The Alaskan husky's past has everything to do with his present -- and his physical presence. He got his start courtesy of Canadian and Alaskan mushers who needed a hardy working dog. His early jobs included delivering supplies to distant locations, pulling logs, ferrying people place to place and racing for money. Dogs in Inuit villages were bred with other dogs to produce offspring that would excel at whatever tasks were deemed necessary. The result was the Alaskan husky.
Built for Work
When it comes to the Alaskan husky, what's on the inside matters more than what's on the outside. He's been made to work, and his physical characteristics reflect what his job is. Desirable traits include speed, size, coat, gait, stamina and good feet. Greyhounds, Eskimo dogs, Siberian huskies, border collies and German shorthaired pointers are among the breeds usually chosen to breed a litter of Alaskan huskies. For example, a greyhound bred to a Siberian husky will likely produce a fast sled-racing dog. Since he's a mixed-breed, no kennel clubs recognize the Alaskan husky as a specific breed.
One Dog, Many Looks
Based on the dogs typically used for breeding an Alaskan husky, a few generalizations can be applied to the dog's physical characteristics. He usually tips the scales between 38 and 50 pounds, making him a medium-size dog. His coat often ranges between short and medium length, coming in a wide variety of colors and patterns. His head shape may be wedge-shaped if he has Eskimo bloodlines, or he may have a longer muzzle, such as a hound-type dog would have. According to VetStreet.com, since most Alaskan huskies have some spitz bloodline in them, pricked ears are one of the few common physical characteristics among Alaskan huskies.
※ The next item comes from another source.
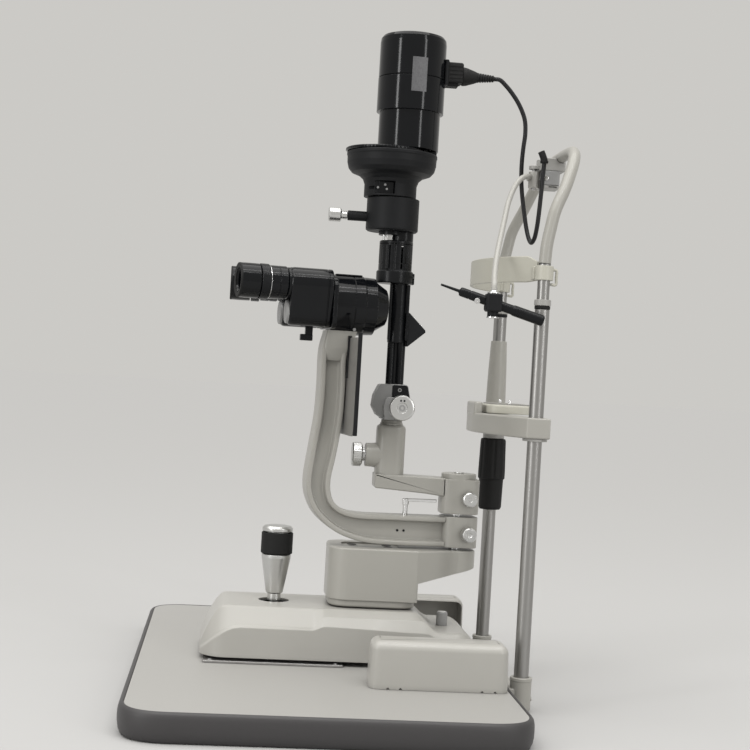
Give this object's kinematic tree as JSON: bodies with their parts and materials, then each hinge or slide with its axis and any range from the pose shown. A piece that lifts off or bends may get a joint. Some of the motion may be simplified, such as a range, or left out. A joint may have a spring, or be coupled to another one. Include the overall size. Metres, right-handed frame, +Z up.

Another common physical characteristic of most Alaskan huskies is their need for exercise. Considering his roots lay in the work he was born to do, it's not surprising that he needs to keep busy, even if he doesn't have a formal job to do. Depending on his heritage, he might like pulling carts or going for long runs with his people, as well as performing agility or herding exercises. Regardless of his heritage, it's wise to engage an Alaskan husky -- left alone and to his own devices, without a form of stimulation or exercise, he is prone to destructive behavior.
Because they tend to be bred from medium-size dogs, Alaskan huskies tend to have life spans of 10 to 12 years. Alaskan huskies may develop health problems that are common to some purebreds, such as the progressive retinal atrophy that sometimes occurs in Siberian huskies. Knowing your Alaskan husky's bloodlines will help you determine what conditions to watch for.